Requirement. What follows is a listing. Return every line of it exactly.

#####

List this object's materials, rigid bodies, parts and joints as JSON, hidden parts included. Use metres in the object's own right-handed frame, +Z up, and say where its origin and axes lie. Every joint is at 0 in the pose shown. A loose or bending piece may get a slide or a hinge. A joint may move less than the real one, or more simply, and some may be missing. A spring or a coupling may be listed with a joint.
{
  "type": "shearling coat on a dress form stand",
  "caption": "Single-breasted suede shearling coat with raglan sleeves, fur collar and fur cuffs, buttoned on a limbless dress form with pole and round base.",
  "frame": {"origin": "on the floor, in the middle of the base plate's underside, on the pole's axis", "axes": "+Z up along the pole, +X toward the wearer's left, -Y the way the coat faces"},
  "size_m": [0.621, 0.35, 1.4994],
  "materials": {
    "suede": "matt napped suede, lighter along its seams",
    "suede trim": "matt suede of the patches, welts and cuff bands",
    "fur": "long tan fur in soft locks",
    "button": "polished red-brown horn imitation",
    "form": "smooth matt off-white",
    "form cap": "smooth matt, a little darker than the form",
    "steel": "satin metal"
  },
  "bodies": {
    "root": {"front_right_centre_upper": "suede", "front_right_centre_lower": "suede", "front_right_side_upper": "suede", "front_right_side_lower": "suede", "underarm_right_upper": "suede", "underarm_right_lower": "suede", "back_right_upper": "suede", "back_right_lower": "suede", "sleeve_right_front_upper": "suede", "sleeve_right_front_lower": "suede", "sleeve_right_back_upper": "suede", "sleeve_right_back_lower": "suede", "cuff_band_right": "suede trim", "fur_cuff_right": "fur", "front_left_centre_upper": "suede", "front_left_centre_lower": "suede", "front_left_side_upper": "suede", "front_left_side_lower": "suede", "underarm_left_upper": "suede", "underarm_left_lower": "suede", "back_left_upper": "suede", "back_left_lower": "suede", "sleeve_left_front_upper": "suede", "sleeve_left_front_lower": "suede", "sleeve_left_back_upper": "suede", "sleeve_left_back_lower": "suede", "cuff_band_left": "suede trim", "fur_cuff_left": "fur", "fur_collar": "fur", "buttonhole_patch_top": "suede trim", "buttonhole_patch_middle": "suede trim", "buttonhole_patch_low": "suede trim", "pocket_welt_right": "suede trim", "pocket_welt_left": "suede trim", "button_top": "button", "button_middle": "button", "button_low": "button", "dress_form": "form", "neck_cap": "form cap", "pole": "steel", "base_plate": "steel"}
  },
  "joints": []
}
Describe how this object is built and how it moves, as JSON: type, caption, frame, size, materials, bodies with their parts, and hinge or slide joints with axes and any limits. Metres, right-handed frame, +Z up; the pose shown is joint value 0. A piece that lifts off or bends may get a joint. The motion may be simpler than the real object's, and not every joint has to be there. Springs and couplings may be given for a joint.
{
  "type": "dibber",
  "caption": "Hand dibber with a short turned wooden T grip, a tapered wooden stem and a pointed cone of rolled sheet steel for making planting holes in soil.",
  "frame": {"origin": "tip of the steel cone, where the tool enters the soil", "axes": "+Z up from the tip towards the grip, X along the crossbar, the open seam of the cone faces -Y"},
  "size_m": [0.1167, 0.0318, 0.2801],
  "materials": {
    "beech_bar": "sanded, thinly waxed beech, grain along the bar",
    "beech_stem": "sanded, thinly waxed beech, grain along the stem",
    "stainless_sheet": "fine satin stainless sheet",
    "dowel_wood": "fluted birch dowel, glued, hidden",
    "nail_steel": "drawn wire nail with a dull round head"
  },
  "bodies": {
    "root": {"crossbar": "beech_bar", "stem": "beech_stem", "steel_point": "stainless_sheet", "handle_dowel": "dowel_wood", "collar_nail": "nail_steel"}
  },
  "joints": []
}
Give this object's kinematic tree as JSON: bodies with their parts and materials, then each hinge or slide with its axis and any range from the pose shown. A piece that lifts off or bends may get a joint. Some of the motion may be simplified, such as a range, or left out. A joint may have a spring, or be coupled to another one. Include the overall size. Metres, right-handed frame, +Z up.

#####

Worked answer.
List this object's materials, rigid bodies, parts and joints as JSON, hidden parts included. Use metres in the object's own right-handed frame, +Z up, and say where its origin and axes lie. Every joint is at 0 in the pose shown. A loose or bending piece may get a slide or a hinge. A joint may move less than the real one, or more simply, and some may be missing. A spring or a coupling may be listed with a joint.
{
  "type": "shearling coat on a dress form stand",
  "caption": "Single-breasted suede shearling coat with raglan sleeves, fur collar and fur cuffs, buttoned on a limbless dress form with pole and round base.",
  "frame": {"origin": "on the floor, in the middle of the base plate's underside, on the pole's axis", "axes": "+Z up along the pole, +X toward the wearer's left, -Y the way the coat faces"},
  "size_m": [0.621, 0.35, 1.4994],
  "materials": {
    "suede": "matt napped suede, lighter along its seams",
    "suede trim": "matt suede of the patches, welts and cuff bands",
    "fur": "long tan fur in soft locks",
    "button": "polished red-brown horn imitation",
    "form": "smooth matt off-white",
    "form cap": "smooth matt, a little darker than the form",
    "steel": "satin metal"
  },
  "bodies": {
    "root": {"front_right_centre_upper": "suede", "front_right_centre_lower": "suede", "front_right_side_upper": "suede", "front_right_side_lower": "suede", "underarm_right_upper": "suede", "underarm_right_lower": "suede", "back_right_upper": "suede", "back_right_lower": "suede", "sleeve_right_front_upper": "suede", "sleeve_right_front_lower": "suede", "sleeve_right_back_upper": "suede", "sleeve_right_back_lower": "suede", "cuff_band_right": "suede trim", "fur_cuff_right": "fur", "front_left_centre_upper": "suede", "front_left_centre_lower": "suede", "front_left_side_upper": "suede", "front_left_side_lower": "suede", "underarm_left_upper": "suede", "underarm_left_lower": "suede", "back_left_upper": "suede", "back_left_lower": "suede", "sleeve_left_front_upper": "suede", "sleeve_left_front_lower": "suede", "sleeve_left_back_upper": "suede", "sleeve_left_back_lower": "suede", "cuff_band_left": "suede trim", "fur_cuff_left": "fur", "fur_collar": "fur", "buttonhole_patch_top": "suede trim", "buttonhole_patch_middle": "suede trim", "buttonhole_patch_low": "suede trim", "pocket_welt_right": "suede trim", "pocket_welt_left": "suede trim", "button_top": "button", "button_middle": "button", "button_low": "button", "dress_form": "form", "neck_cap": "form cap", "pole": "steel", "base_plate": "steel"}
  },
  "joints": []
}
Describe how this object is built and how it moves, as JSON: type, caption, frame, size, materials, bodies with their parts, and hinge or slide joints with axes and any limits. Metres, right-handed frame, +Z up; the pose shown is joint value 0. A piece that lifts off or bends may get a joint. The motion may be simpler than the real object's, and not every joint has to be there. Springs and couplings may be given for a joint.
{
  "type": "dibber",
  "caption": "Hand dibber with a short turned wooden T grip, a tapered wooden stem and a pointed cone of rolled sheet steel for making planting holes in soil.",
  "frame": {"origin": "tip of the steel cone, where the tool enters the soil", "axes": "+Z up from the tip towards the grip, X along the crossbar, the open seam of the cone faces -Y"},
  "size_m": [0.1167, 0.0318, 0.2801],
  "materials": {
    "beech_bar": "sanded, thinly waxed beech, grain along the bar",
    "beech_stem": "sanded, thinly waxed beech, grain along the stem",
    "stainless_sheet": "fine satin stainless sheet",
    "dowel_wood": "fluted birch dowel, glued, hidden",
    "nail_steel": "drawn wire nail with a dull round head"
  },
  "bodies": {
    "root": {"crossbar": "beech_bar", "stem": "beech_stem", "steel_point": "stainless_sheet", "handle_dowel": "dowel_wood", "collar_nail": "nail_steel"}
  },
  "joints": []
}
Give this object's kinematic tree as JSON: bodies with their parts and materials, then each hinge or slide with its axis and any range from the pose shown. A piece that lifts off or bends may get a joint. Some of the motion may be simplified, such as a range, or left out. A joint may have a spring, or be coupled to another one. Include the overall size. Metres, right-handed frame, +Z up.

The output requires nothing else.